● Set exercise: All the data should come back exactly as it was given.

● Source data:
---*---
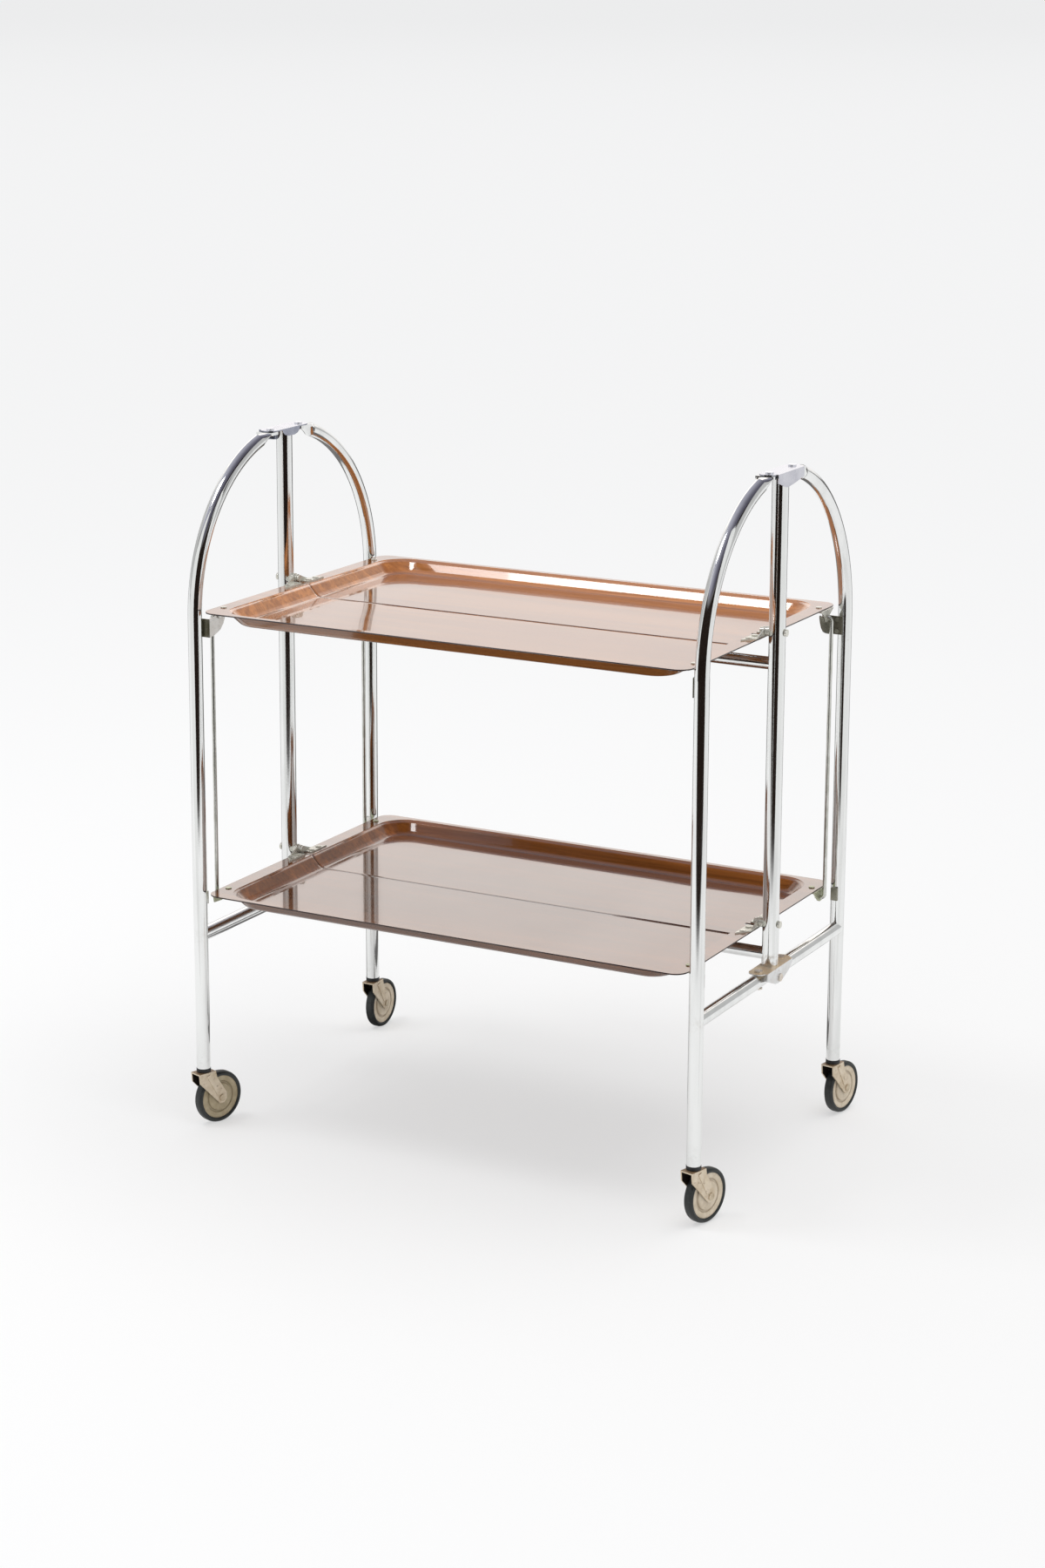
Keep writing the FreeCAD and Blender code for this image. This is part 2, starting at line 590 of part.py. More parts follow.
def make_catch(name, side, end):
    """The hook that holds the link rod's pin, its two rivets, and the small stop lower down."""
    hand = side * end
    body = new_body(f"catch_{name}_hook")
    pin = "upper_flange - rod_drop"
    face = "leg_y - leg_dia / 2 - weld_gap"
    low = f"{pin} - catch_floor - catch_below"
    # drawn for a front leg; its post lies towards +Y, and the tray on the side of -hand
    foot_in, foot_out = f"{hand} * catch_inset", f"{hand} * (catch_inset - catch_wide)"
    foot = outline(body, "XZ", [
        (foot_in, low), (foot_out, low), (foot_out, f"{low} + catch_tall"),
        (foot_in, f"{low} + catch_tall")], f"{face} - catch_sheet")
    pad(body, foot, "catch_sheet")
    slot = "rod_dia / 2 + catch_slot_fit"
    hook = outline(body, "YZ", [
        (f"-({face})", low), (f"-({face} - catch_root)", f"{low} + catch_lead"),
        ("-rod_reach - catch_back", f"{pin} - catch_floor"),
        ("-rod_reach + catch_lip * 0.28", f"{pin} - catch_floor * 0.84"),
        ("-rod_reach + catch_lip * 0.64", f"{pin} - catch_floor * 0.55"),
        ("-rod_reach + catch_lip * 0.87", f"{pin} - catch_floor * 0.2"),
        ("-rod_reach + catch_lip", f"{pin} + catch_tooth * 0.4"),
        ("-rod_reach + catch_lip", f"{pin} + catch_tooth"),
        ("-rod_reach + catch_lip - 2 * catch_lead", f"{pin} + catch_tooth"),
        ("-rod_reach + catch_lip * 0.55", f"{pin} + catch_lead * 0.5"),
        (f"-rod_reach + {slot} + catch_lead", f"{pin} + catch_lead * 1.2"),
        (f"-rod_reach + {slot}", pin),
        (f"-rod_reach + {slot}", f"{pin} - ({slot}) * 0.41"),
        (f"-rod_reach + ({slot}) * 0.41", f"{pin} - ({slot})"),
        (f"-rod_reach - ({slot}) * 0.41", f"{pin} - ({slot})"),
        (f"-rod_reach - ({slot})", f"{pin} - ({slot}) * 0.41"),
        (f"-rod_reach - ({slot})", pin),
        (f"-rod_reach - ({slot}) - catch_lead", f"{pin} + catch_lead * 1.5"),
        (f"-rod_reach - ({slot}) * 2.3", f"{pin} + catch_lead * 1.5"),
        (f"-({face})", f"{low} + catch_tall")],
        "catch_inset" if hand > 0 else "-catch_inset - catch_sheet")
    pad(body, hook, "catch_sheet")
    place(body, f"{side} * post_x", angle=0 if end < 0 else 180)
    pieces = [body]
    for number, rise in enumerate(("catch_rivet", "catch_tall - catch_rivet"), start=1):
        pieces.append(rod_piece(f"catch_{name}_rivet_{number}", "catch_rivet_dia / 2",
                                "tack_head_thick", f"{side} * (post_x - catch_rivet_in)",
                                f"{end} * ({face} - catch_sheet)",
                                f"{low} + {rise}", axis=Vector(1, 0, 0), angle=90 * end))
    stop = doc.addObject("Part::Box", f"catch_{name}_stop")
    bind(stop, "Length", "stop_wide")
    bind(stop, "Width", "stop_thick")
    bind(stop, "Height", "stop_tall")
    place(stop, f"{side} * post_x - stop_wide / 2",
          f"{face} - stop_thick" if end > 0 else f"-({face})",
          "lower_flange - tray_sheet - stop_tall")
    pieces.append(stop)
    keep(group(f"catch_{name}", pieces))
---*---
● Full output:
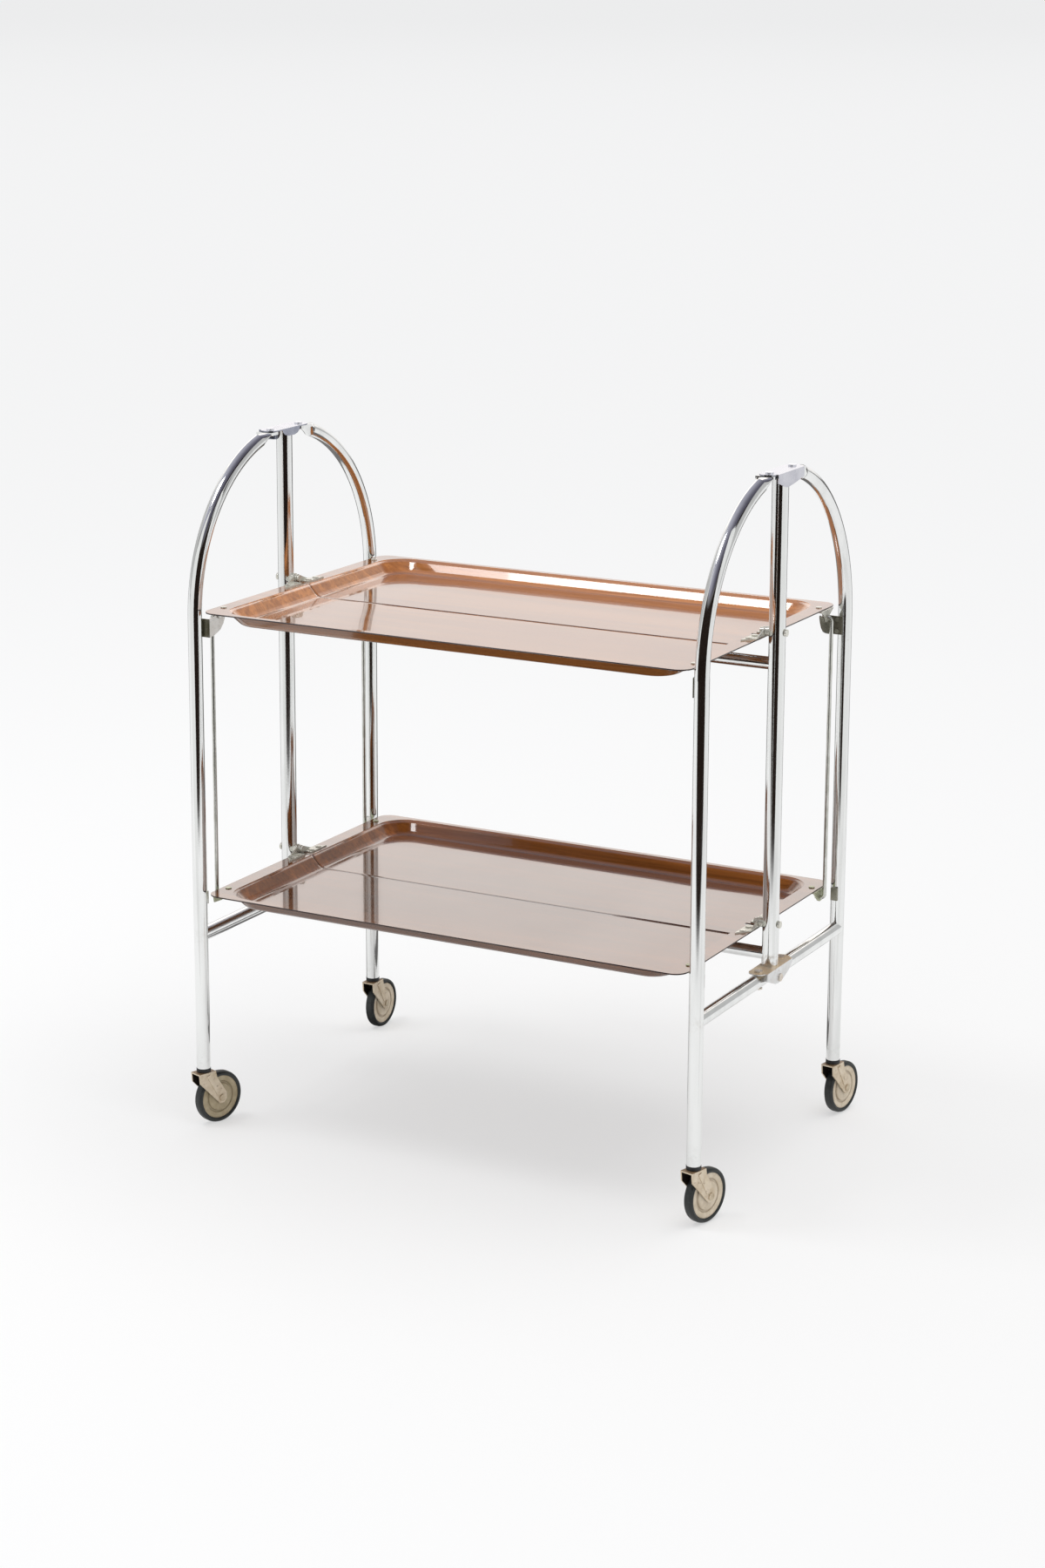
Keep writing the FreeCAD and Blender code for this image. This is part 2, starting at line 590 of part.py. More parts follow.
def make_catch(name, side, end):
    """The hook that holds the link rod's pin, its two rivets, and the small stop lower down."""
    hand = side * end
    body = new_body(f"catch_{name}_hook")
    pin = "upper_flange - rod_drop"
    face = "leg_y - leg_dia / 2 - weld_gap"
    low = f"{pin} - catch_floor - catch_below"
    # drawn for a front leg; its post lies towards +Y, and the tray on the side of -hand
    foot_in, foot_out = f"{hand} * catch_inset", f"{hand} * (catch_inset - catch_wide)"
    foot = outline(body, "XZ", [
        (foot_in, low), (foot_out, low), (foot_out, f"{low} + catch_tall"),
        (foot_in, f"{low} + catch_tall")], f"{face} - catch_sheet")
    pad(body, foot, "catch_sheet")
    slot = "rod_dia / 2 + catch_slot_fit"
    hook = outline(body, "YZ", [
        (f"-({face})", low), (f"-({face} - catch_root)", f"{low} + catch_lead"),
        ("-rod_reach - catch_back", f"{pin} - catch_floor"),
        ("-rod_reach + catch_lip * 0.28", f"{pin} - catch_floor * 0.84"),
        ("-rod_reach + catch_lip * 0.64", f"{pin} - catch_floor * 0.55"),
        ("-rod_reach + catch_lip * 0.87", f"{pin} - catch_floor * 0.2"),
        ("-rod_reach + catch_lip", f"{pin} + catch_tooth * 0.4"),
        ("-rod_reach + catch_lip", f"{pin} + catch_tooth"),
        ("-rod_reach + catch_lip - 2 * catch_lead", f"{pin} + catch_tooth"),
        ("-rod_reach + catch_lip * 0.55", f"{pin} + catch_lead * 0.5"),
        (f"-rod_reach + {slot} + catch_lead", f"{pin} + catch_lead * 1.2"),
        (f"-rod_reach + {slot}", pin),
        (f"-rod_reach + {slot}", f"{pin} - ({slot}) * 0.41"),
        (f"-rod_reach + ({slot}) * 0.41", f"{pin} - ({slot})"),
        (f"-rod_reach - ({slot}) * 0.41", f"{pin} - ({slot})"),
        (f"-rod_reach - ({slot})", f"{pin} - ({slot}) * 0.41"),
        (f"-rod_reach - ({slot})", pin),
        (f"-rod_reach - ({slot}) - catch_lead", f"{pin} + catch_lead * 1.5"),
        (f"-rod_reach - ({slot}) * 2.3", f"{pin} + catch_lead * 1.5"),
        (f"-({face})", f"{low} + catch_tall")],
        "catch_inset" if hand > 0 else "-catch_inset - catch_sheet")
    pad(body, hook, "catch_sheet")
    place(body, f"{side} * post_x", angle=0 if end < 0 else 180)
    pieces = [body]
    for number, rise in enumerate(("catch_rivet", "catch_tall - catch_rivet"), start=1):
        pieces.append(rod_piece(f"catch_{name}_rivet_{number}", "catch_rivet_dia / 2",
                                "tack_head_thick", f"{side} * (post_x - catch_rivet_in)",
                                f"{end} * ({face} - catch_sheet)",
                                f"{low} + {rise}", axis=Vector(1, 0, 0), angle=90 * end))
    stop = doc.addObject("Part::Box", f"catch_{name}_stop")
    bind(stop, "Length", "stop_wide")
    bind(stop, "Width", "stop_thick")
    bind(stop, "Height", "stop_tall")
    place(stop, f"{side} * post_x - stop_wide / 2",
          f"{face} - stop_thick" if end > 0 else f"-({face})",
          "lower_flange - tray_sheet - stop_tall")
    pieces.append(stop)
    keep(group(f"catch_{name}", pieces))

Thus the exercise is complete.